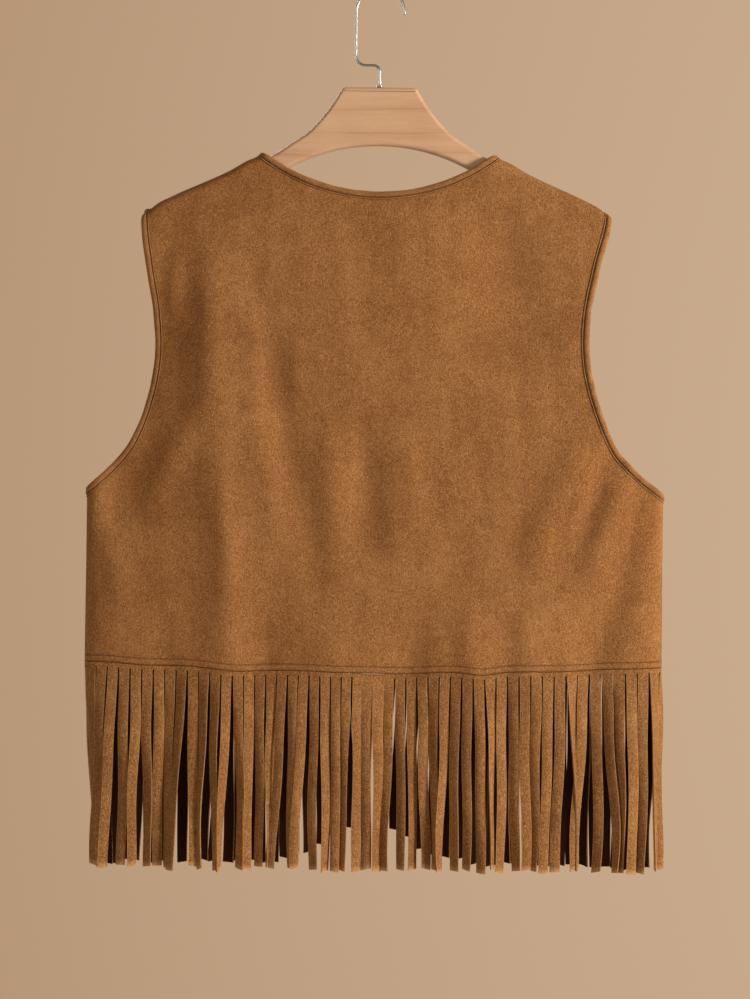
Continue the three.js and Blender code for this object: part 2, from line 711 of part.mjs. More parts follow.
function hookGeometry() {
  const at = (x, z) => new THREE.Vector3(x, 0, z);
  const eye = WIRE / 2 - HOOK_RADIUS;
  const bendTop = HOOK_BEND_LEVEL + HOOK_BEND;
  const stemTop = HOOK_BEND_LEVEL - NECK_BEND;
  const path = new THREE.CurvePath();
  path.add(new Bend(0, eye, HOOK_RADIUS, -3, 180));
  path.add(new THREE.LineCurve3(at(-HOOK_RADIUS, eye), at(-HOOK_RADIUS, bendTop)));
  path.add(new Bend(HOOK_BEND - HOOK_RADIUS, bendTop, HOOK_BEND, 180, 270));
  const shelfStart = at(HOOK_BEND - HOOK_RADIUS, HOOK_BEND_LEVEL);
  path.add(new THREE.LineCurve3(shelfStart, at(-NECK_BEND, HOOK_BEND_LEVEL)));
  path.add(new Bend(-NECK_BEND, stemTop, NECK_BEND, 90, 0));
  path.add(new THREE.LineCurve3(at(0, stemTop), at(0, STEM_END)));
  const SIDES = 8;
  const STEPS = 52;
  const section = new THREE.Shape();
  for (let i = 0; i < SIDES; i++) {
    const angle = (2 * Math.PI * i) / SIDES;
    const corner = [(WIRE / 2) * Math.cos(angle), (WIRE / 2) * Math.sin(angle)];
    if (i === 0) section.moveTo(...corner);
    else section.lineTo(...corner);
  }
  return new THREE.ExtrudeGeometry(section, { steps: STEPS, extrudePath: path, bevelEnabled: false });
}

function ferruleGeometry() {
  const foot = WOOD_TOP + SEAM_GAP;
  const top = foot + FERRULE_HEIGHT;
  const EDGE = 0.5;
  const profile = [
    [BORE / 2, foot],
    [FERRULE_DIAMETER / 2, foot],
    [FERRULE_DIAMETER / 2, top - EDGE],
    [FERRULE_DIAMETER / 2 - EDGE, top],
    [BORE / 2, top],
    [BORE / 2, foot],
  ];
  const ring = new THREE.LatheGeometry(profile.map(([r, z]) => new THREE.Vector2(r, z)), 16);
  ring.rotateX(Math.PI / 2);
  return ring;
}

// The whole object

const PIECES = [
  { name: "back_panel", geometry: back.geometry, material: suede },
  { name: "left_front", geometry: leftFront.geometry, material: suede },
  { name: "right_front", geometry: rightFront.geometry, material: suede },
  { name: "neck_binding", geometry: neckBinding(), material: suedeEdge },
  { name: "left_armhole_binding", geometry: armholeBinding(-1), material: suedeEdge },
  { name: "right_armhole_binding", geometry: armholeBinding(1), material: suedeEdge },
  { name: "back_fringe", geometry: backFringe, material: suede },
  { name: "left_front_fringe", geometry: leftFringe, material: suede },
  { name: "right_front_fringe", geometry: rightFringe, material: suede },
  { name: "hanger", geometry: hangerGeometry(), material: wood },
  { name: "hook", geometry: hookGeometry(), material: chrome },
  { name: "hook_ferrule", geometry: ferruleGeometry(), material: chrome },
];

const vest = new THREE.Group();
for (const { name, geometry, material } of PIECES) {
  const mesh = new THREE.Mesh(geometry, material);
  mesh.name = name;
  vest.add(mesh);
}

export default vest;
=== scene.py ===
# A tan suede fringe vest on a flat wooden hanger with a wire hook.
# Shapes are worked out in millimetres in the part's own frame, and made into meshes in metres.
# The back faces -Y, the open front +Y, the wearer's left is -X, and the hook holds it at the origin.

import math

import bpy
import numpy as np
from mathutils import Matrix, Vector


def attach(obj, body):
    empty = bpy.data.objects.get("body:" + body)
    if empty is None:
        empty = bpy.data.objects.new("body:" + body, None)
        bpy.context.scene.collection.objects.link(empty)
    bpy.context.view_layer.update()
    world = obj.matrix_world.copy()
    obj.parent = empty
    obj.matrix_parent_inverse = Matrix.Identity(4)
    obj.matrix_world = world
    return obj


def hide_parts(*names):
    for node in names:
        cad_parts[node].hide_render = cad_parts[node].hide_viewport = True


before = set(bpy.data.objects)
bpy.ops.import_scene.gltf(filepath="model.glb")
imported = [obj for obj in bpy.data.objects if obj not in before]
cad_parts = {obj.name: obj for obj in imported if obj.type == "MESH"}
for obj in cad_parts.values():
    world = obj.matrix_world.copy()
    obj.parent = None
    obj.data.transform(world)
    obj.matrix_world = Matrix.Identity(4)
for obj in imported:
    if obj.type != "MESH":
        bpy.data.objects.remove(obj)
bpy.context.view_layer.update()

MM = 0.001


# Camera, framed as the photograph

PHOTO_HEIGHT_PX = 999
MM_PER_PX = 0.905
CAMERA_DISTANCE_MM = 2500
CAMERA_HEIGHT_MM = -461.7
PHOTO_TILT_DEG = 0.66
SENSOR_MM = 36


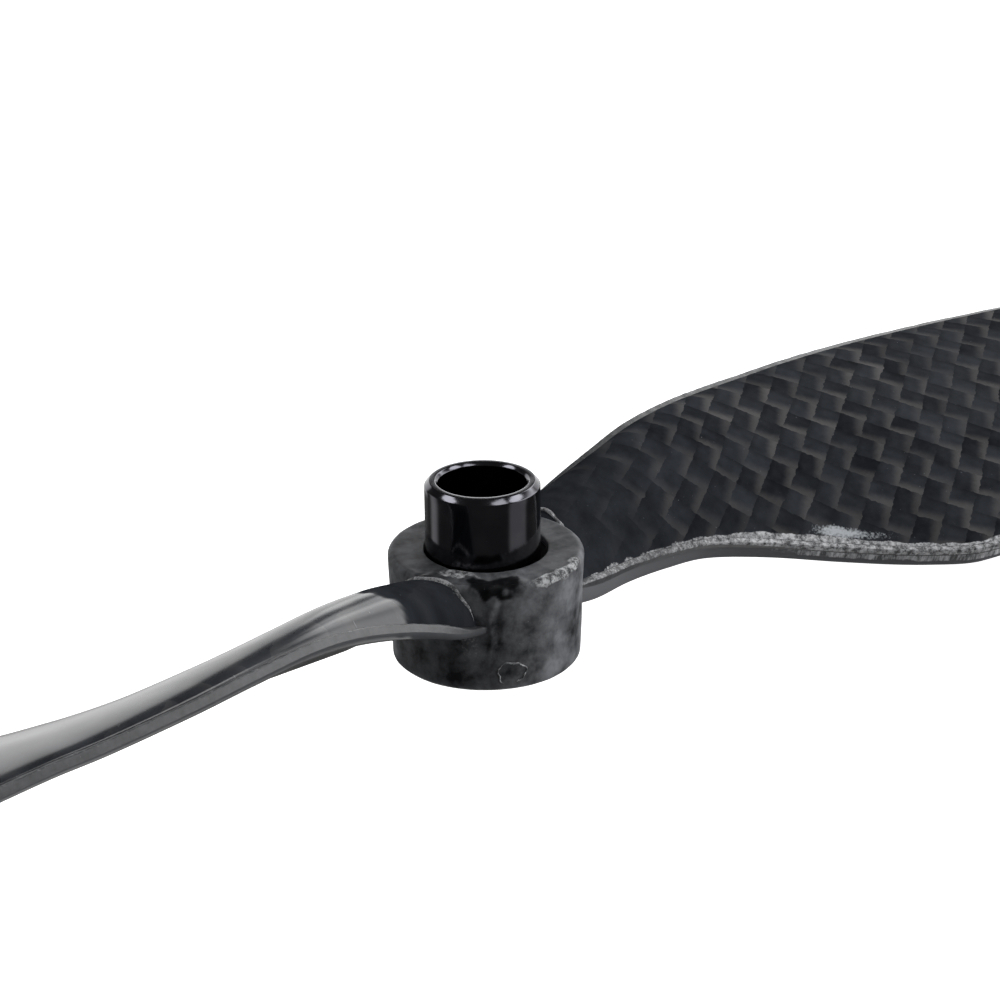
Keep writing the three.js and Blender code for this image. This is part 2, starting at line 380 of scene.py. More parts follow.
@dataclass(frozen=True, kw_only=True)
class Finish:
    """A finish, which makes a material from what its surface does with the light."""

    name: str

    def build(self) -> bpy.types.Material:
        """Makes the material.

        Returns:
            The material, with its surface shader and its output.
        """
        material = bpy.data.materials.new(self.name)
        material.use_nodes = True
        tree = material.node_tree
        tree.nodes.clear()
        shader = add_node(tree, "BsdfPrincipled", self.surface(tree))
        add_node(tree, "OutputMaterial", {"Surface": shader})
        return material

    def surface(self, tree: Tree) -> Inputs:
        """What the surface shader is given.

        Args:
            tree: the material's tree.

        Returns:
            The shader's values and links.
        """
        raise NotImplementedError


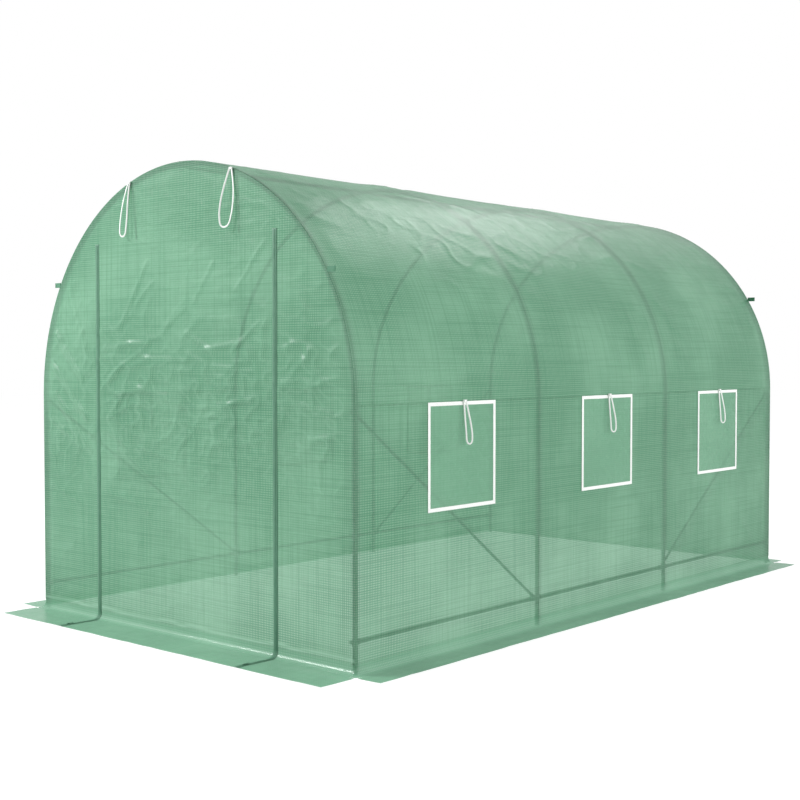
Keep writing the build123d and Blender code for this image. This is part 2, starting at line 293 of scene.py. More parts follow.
┄┄┄┄┄┄┄┄┄┄┄┄┄┄┄┄┄┄┄┄
TASK DETAILS => Look through the data above. Copy every line with the string "context" in it.

SOLUTION FOR THIS TASK =>
        bpy.context.scene.collection.objects.link(empty)
    bpy.context.view_layer.update()
bpy.context.view_layer.update()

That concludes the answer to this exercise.